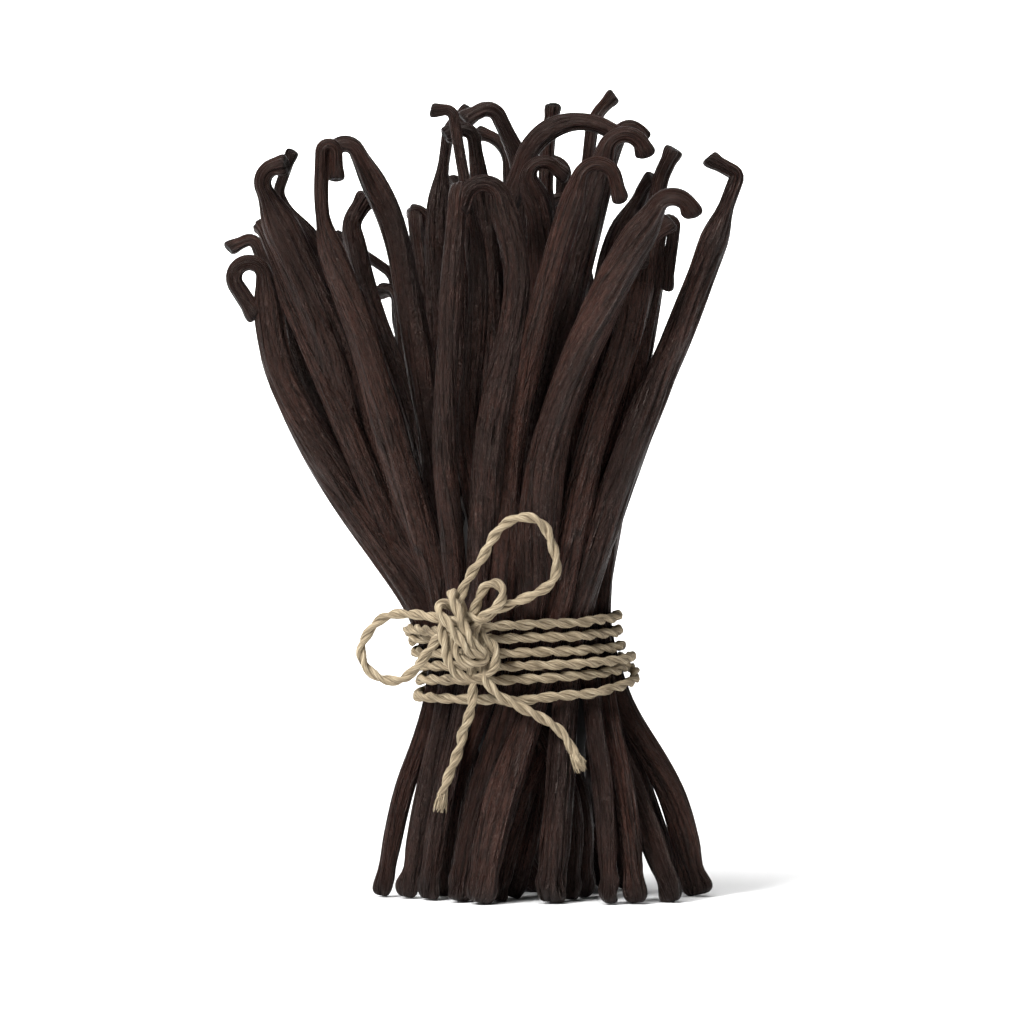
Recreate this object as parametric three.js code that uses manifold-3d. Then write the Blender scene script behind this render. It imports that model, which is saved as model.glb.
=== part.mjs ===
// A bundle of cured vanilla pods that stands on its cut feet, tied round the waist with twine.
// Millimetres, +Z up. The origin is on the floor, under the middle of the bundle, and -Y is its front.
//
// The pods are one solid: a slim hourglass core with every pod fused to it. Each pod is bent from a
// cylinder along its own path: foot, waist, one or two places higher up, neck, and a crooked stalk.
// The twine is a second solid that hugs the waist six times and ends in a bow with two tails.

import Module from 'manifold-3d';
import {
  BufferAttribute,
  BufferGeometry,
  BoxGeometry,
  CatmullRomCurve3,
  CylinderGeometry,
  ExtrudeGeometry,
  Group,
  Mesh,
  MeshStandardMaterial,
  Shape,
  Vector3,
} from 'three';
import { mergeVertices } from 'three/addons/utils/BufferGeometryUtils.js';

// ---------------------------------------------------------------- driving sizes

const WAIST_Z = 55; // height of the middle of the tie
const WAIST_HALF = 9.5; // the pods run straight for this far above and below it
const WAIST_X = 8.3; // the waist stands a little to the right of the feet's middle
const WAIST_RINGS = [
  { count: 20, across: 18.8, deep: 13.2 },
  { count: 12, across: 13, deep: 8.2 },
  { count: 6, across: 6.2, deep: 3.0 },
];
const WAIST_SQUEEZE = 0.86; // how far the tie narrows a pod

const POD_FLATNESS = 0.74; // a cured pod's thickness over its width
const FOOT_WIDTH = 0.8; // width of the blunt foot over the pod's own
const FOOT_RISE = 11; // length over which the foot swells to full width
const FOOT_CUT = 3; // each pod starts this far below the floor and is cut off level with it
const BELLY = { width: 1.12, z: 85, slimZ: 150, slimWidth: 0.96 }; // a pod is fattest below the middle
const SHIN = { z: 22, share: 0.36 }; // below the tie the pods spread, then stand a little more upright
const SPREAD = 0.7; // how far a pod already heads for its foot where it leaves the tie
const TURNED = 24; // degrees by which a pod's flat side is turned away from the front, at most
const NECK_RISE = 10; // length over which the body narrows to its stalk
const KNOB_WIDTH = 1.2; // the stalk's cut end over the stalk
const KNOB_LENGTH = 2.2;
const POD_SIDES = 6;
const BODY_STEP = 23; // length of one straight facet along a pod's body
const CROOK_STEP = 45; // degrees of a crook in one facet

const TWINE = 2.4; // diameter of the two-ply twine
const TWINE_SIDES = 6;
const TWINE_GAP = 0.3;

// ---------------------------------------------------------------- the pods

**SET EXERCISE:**
In the listing above, please print only the lines from the first one to the line where "with two tails." appears, exactly as written, both of those lines included.

**SOLUTION TO THIS TASK:**
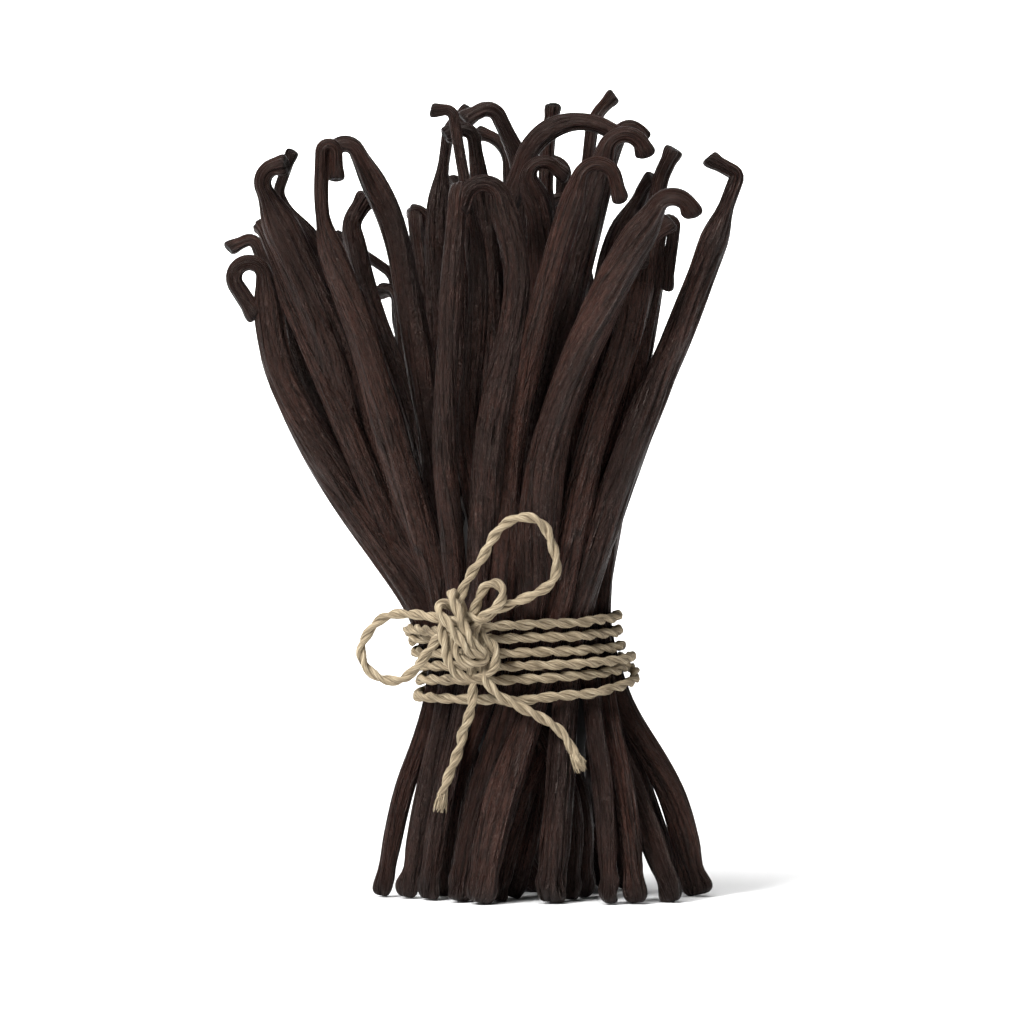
Recreate this object as parametric three.js code that uses manifold-3d. Then write the Blender scene script behind this render. It imports that model, which is saved as model.glb.
=== part.mjs ===
// A bundle of cured vanilla pods that stands on its cut feet, tied round the waist with twine.
// Millimetres, +Z up. The origin is on the floor, under the middle of the bundle, and -Y is its front.
//
// The pods are one solid: a slim hourglass core with every pod fused to it. Each pod is bent from a
// cylinder along its own path: foot, waist, one or two places higher up, neck, and a crooked stalk.
// The twine is a second solid that hugs the waist six times and ends in a bow with two tails.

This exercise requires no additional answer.